WRITTEN EXERCISE: Among the lines below, keep only those from the one containing "obj.matrix_world = world" through the one containing "obj.data.transform(world)", and reproduce them exactly.

INFORMATION PROVIDED:
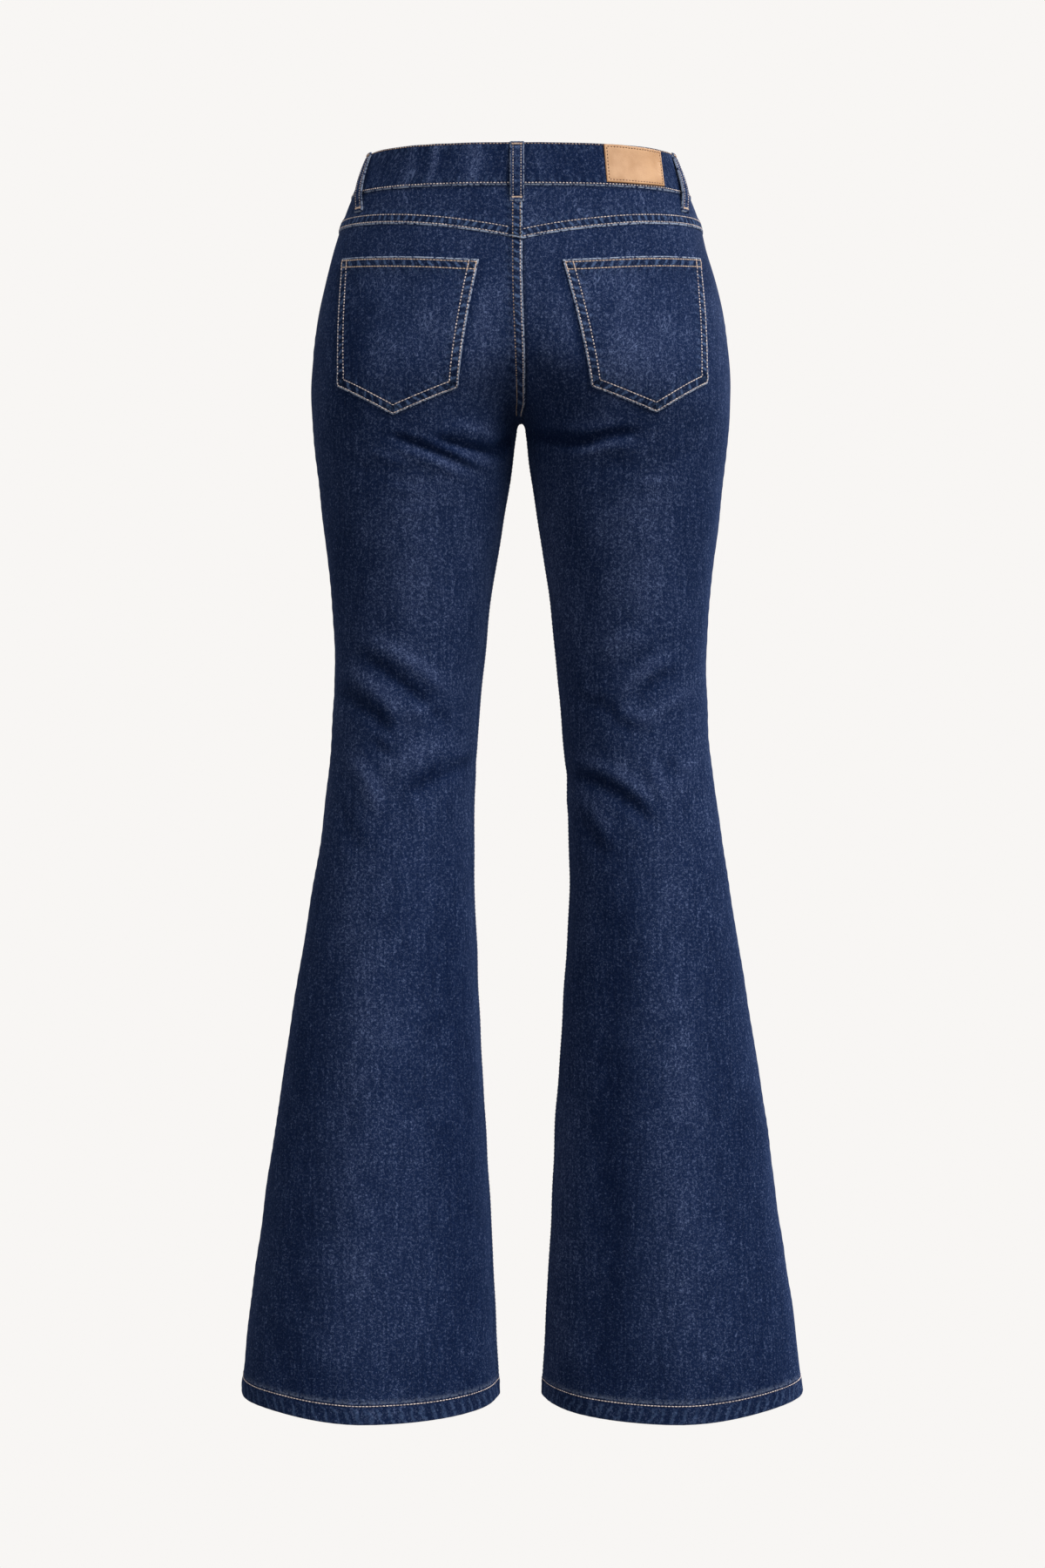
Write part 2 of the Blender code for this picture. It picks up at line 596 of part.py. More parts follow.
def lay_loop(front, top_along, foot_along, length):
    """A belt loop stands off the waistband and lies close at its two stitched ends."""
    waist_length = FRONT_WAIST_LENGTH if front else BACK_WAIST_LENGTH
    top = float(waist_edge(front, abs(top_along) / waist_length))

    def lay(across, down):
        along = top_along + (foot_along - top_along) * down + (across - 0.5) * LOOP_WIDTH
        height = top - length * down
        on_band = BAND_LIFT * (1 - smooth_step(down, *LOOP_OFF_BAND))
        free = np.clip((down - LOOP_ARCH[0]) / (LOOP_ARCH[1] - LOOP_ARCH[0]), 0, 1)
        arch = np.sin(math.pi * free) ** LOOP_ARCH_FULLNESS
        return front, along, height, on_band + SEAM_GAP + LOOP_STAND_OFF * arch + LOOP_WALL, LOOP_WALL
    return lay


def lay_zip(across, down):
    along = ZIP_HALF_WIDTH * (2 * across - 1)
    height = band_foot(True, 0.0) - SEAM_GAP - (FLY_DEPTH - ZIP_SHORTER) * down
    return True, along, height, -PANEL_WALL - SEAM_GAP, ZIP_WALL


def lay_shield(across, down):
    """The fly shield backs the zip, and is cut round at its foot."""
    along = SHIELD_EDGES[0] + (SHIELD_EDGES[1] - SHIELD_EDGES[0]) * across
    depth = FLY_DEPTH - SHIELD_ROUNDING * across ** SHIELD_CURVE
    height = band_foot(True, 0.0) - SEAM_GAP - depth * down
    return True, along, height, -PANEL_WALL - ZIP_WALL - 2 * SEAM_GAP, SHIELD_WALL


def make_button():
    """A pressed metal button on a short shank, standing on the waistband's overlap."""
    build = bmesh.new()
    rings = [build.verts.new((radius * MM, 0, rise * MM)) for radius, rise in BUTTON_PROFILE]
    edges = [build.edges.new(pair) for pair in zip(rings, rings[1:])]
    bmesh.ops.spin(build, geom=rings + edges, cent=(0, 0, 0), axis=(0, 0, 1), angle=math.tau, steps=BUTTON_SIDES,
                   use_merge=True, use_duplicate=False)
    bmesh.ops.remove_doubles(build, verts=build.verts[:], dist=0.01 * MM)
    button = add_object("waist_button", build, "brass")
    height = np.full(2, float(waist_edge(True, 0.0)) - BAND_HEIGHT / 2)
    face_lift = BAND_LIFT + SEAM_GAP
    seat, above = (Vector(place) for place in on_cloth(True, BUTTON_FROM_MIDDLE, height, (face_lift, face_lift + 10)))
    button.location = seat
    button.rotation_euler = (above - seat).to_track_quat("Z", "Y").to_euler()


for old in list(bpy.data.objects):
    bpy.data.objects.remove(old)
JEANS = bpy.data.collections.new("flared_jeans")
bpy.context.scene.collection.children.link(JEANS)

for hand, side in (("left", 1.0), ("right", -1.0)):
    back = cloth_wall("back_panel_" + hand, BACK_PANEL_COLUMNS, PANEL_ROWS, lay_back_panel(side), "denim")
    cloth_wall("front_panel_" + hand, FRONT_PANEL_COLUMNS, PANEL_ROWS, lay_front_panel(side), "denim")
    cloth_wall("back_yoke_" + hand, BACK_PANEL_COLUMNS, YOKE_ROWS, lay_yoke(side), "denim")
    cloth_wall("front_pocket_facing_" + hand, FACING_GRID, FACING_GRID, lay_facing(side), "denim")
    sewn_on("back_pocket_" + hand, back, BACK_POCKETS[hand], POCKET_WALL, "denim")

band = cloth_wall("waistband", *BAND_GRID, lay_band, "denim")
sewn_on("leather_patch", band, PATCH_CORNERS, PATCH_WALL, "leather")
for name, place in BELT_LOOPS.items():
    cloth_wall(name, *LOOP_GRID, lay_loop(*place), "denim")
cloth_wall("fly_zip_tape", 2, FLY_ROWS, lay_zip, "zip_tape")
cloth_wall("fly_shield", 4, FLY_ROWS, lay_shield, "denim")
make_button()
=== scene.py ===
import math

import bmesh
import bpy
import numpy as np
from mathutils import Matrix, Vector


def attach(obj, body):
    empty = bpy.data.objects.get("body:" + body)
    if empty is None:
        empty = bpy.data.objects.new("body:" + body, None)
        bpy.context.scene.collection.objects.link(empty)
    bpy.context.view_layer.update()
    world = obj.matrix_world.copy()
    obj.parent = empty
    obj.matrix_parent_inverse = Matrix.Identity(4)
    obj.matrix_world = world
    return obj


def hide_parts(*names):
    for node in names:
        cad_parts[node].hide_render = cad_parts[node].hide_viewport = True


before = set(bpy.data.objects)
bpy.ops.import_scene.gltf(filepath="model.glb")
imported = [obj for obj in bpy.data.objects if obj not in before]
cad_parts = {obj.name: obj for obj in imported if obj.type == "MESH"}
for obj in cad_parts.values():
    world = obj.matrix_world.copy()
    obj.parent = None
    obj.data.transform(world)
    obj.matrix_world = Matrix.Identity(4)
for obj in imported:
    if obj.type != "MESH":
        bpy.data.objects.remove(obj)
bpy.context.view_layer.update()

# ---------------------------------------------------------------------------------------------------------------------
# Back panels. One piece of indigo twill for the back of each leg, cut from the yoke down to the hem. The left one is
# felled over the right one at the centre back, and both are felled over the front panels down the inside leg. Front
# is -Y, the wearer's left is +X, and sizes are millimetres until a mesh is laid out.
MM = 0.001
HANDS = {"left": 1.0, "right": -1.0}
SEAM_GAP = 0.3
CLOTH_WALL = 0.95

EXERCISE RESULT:
    obj.matrix_world = world
    return obj


def hide_parts(*names):
    for node in names:
        cad_parts[node].hide_render = cad_parts[node].hide_viewport = True


before = set(bpy.data.objects)
bpy.ops.import_scene.gltf(filepath="model.glb")
imported = [obj for obj in bpy.data.objects if obj not in before]
cad_parts = {obj.name: obj for obj in imported if obj.type == "MESH"}
for obj in cad_parts.values():
    world = obj.matrix_world.copy()
    obj.parent = None
    obj.data.transform(world)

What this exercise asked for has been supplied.